• [Short task]:
Repeat each line word for word.

• [Data provided]:

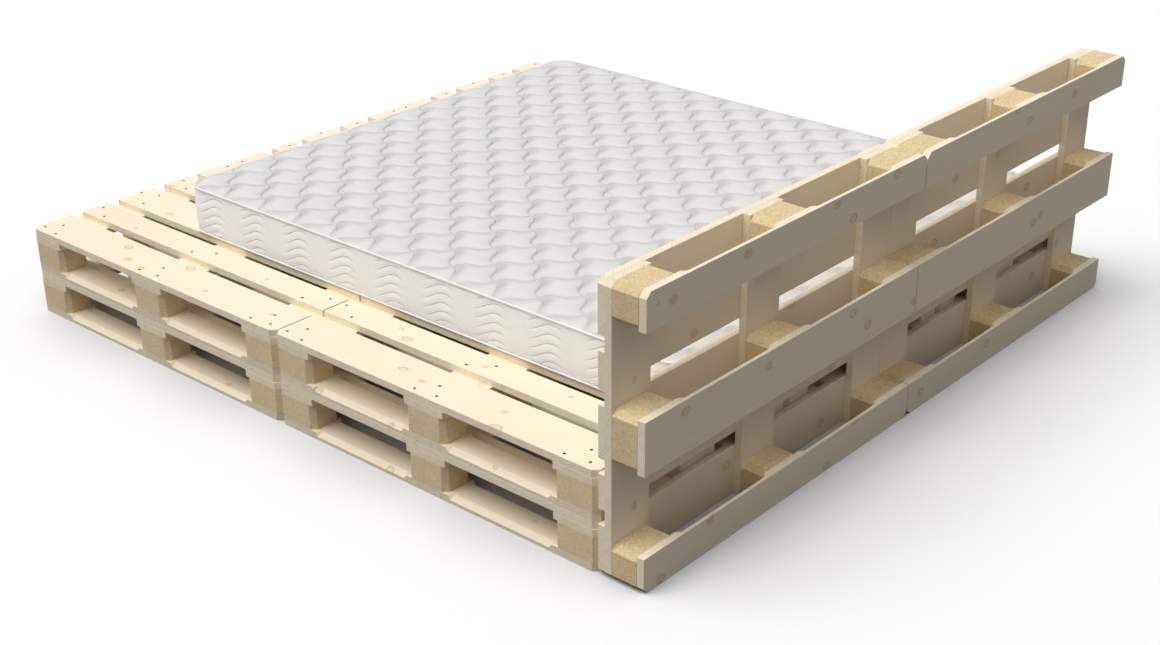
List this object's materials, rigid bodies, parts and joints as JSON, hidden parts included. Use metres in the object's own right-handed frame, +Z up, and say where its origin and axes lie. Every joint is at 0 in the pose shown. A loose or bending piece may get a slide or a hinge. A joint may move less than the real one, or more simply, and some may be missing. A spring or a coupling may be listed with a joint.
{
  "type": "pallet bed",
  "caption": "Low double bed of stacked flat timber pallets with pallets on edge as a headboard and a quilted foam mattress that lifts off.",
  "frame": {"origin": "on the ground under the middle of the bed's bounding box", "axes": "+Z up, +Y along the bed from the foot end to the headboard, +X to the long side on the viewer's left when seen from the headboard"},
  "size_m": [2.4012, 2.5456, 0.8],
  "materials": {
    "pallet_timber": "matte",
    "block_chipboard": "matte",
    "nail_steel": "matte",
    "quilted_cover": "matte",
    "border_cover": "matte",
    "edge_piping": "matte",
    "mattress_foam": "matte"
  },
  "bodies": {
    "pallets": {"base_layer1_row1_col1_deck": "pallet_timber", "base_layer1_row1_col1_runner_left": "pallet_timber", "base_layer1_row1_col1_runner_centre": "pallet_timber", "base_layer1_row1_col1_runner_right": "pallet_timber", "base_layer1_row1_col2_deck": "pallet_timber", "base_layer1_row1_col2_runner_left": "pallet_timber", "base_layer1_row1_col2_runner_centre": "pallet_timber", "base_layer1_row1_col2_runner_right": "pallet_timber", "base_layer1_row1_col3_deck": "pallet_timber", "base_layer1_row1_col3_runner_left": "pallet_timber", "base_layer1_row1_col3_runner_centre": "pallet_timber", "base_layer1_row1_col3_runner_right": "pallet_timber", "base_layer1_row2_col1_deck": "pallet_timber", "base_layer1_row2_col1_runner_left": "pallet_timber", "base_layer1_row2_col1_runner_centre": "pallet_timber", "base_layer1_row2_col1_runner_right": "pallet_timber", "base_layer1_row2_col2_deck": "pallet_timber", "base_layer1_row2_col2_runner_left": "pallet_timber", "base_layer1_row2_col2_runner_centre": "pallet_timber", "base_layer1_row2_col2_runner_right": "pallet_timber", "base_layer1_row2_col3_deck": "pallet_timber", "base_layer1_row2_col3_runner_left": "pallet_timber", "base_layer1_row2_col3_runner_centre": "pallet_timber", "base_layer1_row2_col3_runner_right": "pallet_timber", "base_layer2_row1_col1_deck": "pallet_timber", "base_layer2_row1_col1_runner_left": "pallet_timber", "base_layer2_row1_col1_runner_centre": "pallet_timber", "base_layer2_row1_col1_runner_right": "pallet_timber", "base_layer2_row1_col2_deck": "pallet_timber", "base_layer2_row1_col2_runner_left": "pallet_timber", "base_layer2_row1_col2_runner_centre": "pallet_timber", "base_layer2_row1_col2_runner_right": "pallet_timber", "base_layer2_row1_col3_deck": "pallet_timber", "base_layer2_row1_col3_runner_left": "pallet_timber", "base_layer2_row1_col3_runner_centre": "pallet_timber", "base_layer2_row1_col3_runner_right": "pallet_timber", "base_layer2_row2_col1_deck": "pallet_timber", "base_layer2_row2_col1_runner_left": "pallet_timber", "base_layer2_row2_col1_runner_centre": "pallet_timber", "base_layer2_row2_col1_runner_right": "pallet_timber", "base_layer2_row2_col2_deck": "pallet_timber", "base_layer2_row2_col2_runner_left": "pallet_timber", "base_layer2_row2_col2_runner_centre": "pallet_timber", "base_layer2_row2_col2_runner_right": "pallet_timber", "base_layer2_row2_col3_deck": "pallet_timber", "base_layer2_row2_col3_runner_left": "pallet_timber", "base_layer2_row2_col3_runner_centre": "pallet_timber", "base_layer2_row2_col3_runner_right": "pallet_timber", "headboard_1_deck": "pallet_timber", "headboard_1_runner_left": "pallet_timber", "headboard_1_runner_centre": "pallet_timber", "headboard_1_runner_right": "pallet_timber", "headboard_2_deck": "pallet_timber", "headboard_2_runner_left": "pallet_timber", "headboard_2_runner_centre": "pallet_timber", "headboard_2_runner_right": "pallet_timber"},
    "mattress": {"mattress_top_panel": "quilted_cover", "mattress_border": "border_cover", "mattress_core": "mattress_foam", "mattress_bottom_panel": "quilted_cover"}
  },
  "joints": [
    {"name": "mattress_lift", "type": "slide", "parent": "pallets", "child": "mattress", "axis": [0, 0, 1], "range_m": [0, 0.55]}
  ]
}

• [Reply to the task]:
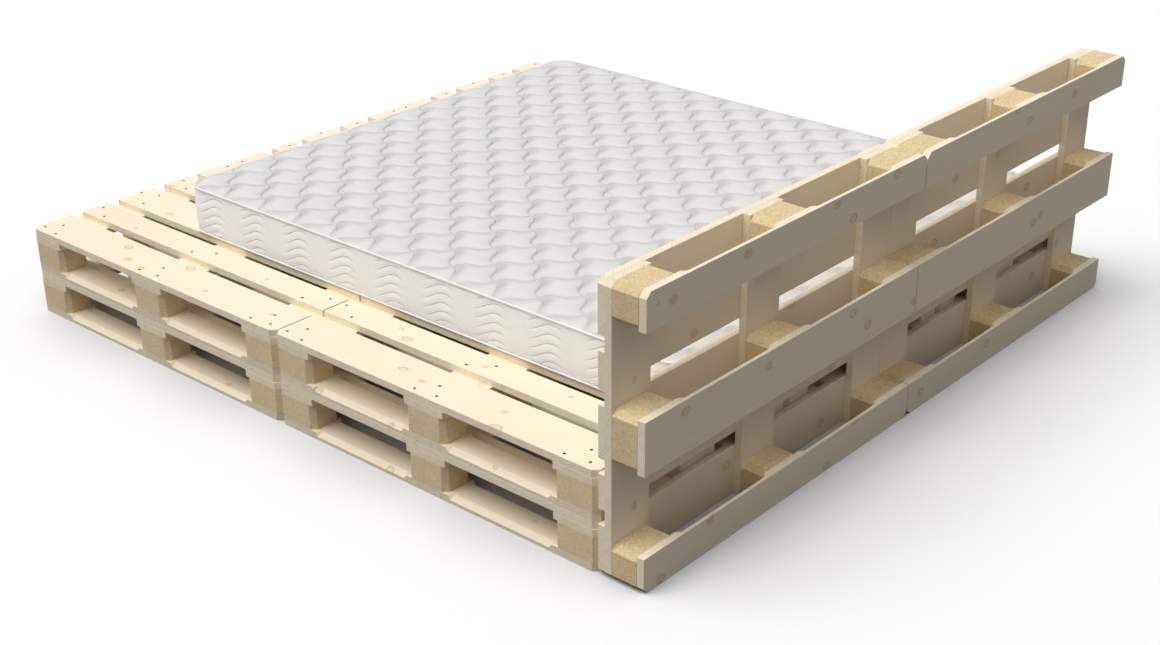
List this object's materials, rigid bodies, parts and joints as JSON, hidden parts included. Use metres in the object's own right-handed frame, +Z up, and say where its origin and axes lie. Every joint is at 0 in the pose shown. A loose or bending piece may get a slide or a hinge. A joint may move less than the real one, or more simply, and some may be missing. A spring or a coupling may be listed with a joint.
{
  "type": "pallet bed",
  "caption": "Low double bed of stacked flat timber pallets with pallets on edge as a headboard and a quilted foam mattress that lifts off.",
  "frame": {"origin": "on the ground under the middle of the bed's bounding box", "axes": "+Z up, +Y along the bed from the foot end to the headboard, +X to the long side on the viewer's left when seen from the headboard"},
  "size_m": [2.4012, 2.5456, 0.8],
  "materials": {
    "pallet_timber": "matte",
    "block_chipboard": "matte",
    "nail_steel": "matte",
    "quilted_cover": "matte",
    "border_cover": "matte",
    "edge_piping": "matte",
    "mattress_foam": "matte"
  },
  "bodies": {
    "pallets": {"base_layer1_row1_col1_deck": "pallet_timber", "base_layer1_row1_col1_runner_left": "pallet_timber", "base_layer1_row1_col1_runner_centre": "pallet_timber", "base_layer1_row1_col1_runner_right": "pallet_timber", "base_layer1_row1_col2_deck": "pallet_timber", "base_layer1_row1_col2_runner_left": "pallet_timber", "base_layer1_row1_col2_runner_centre": "pallet_timber", "base_layer1_row1_col2_runner_right": "pallet_timber", "base_layer1_row1_col3_deck": "pallet_timber", "base_layer1_row1_col3_runner_left": "pallet_timber", "base_layer1_row1_col3_runner_centre": "pallet_timber", "base_layer1_row1_col3_runner_right": "pallet_timber", "base_layer1_row2_col1_deck": "pallet_timber", "base_layer1_row2_col1_runner_left": "pallet_timber", "base_layer1_row2_col1_runner_centre": "pallet_timber", "base_layer1_row2_col1_runner_right": "pallet_timber", "base_layer1_row2_col2_deck": "pallet_timber", "base_layer1_row2_col2_runner_left": "pallet_timber", "base_layer1_row2_col2_runner_centre": "pallet_timber", "base_layer1_row2_col2_runner_right": "pallet_timber", "base_layer1_row2_col3_deck": "pallet_timber", "base_layer1_row2_col3_runner_left": "pallet_timber", "base_layer1_row2_col3_runner_centre": "pallet_timber", "base_layer1_row2_col3_runner_right": "pallet_timber", "base_layer2_row1_col1_deck": "pallet_timber", "base_layer2_row1_col1_runner_left": "pallet_timber", "base_layer2_row1_col1_runner_centre": "pallet_timber", "base_layer2_row1_col1_runner_right": "pallet_timber", "base_layer2_row1_col2_deck": "pallet_timber", "base_layer2_row1_col2_runner_left": "pallet_timber", "base_layer2_row1_col2_runner_centre": "pallet_timber", "base_layer2_row1_col2_runner_right": "pallet_timber", "base_layer2_row1_col3_deck": "pallet_timber", "base_layer2_row1_col3_runner_left": "pallet_timber", "base_layer2_row1_col3_runner_centre": "pallet_timber", "base_layer2_row1_col3_runner_right": "pallet_timber", "base_layer2_row2_col1_deck": "pallet_timber", "base_layer2_row2_col1_runner_left": "pallet_timber", "base_layer2_row2_col1_runner_centre": "pallet_timber", "base_layer2_row2_col1_runner_right": "pallet_timber", "base_layer2_row2_col2_deck": "pallet_timber", "base_layer2_row2_col2_runner_left": "pallet_timber", "base_layer2_row2_col2_runner_centre": "pallet_timber", "base_layer2_row2_col2_runner_right": "pallet_timber", "base_layer2_row2_col3_deck": "pallet_timber", "base_layer2_row2_col3_runner_left": "pallet_timber", "base_layer2_row2_col3_runner_centre": "pallet_timber", "base_layer2_row2_col3_runner_right": "pallet_timber", "headboard_1_deck": "pallet_timber", "headboard_1_runner_left": "pallet_timber", "headboard_1_runner_centre": "pallet_timber", "headboard_1_runner_right": "pallet_timber", "headboard_2_deck": "pallet_timber", "headboard_2_runner_left": "pallet_timber", "headboard_2_runner_centre": "pallet_timber", "headboard_2_runner_right": "pallet_timber"},
    "mattress": {"mattress_top_panel": "quilted_cover", "mattress_border": "border_cover", "mattress_core": "mattress_foam", "mattress_bottom_panel": "quilted_cover"}
  },
  "joints": [
    {"name": "mattress_lift", "type": "slide", "parent": "pallets", "child": "mattress", "axis": [0, 0, 1], "range_m": [0, 0.55]}
  ]
}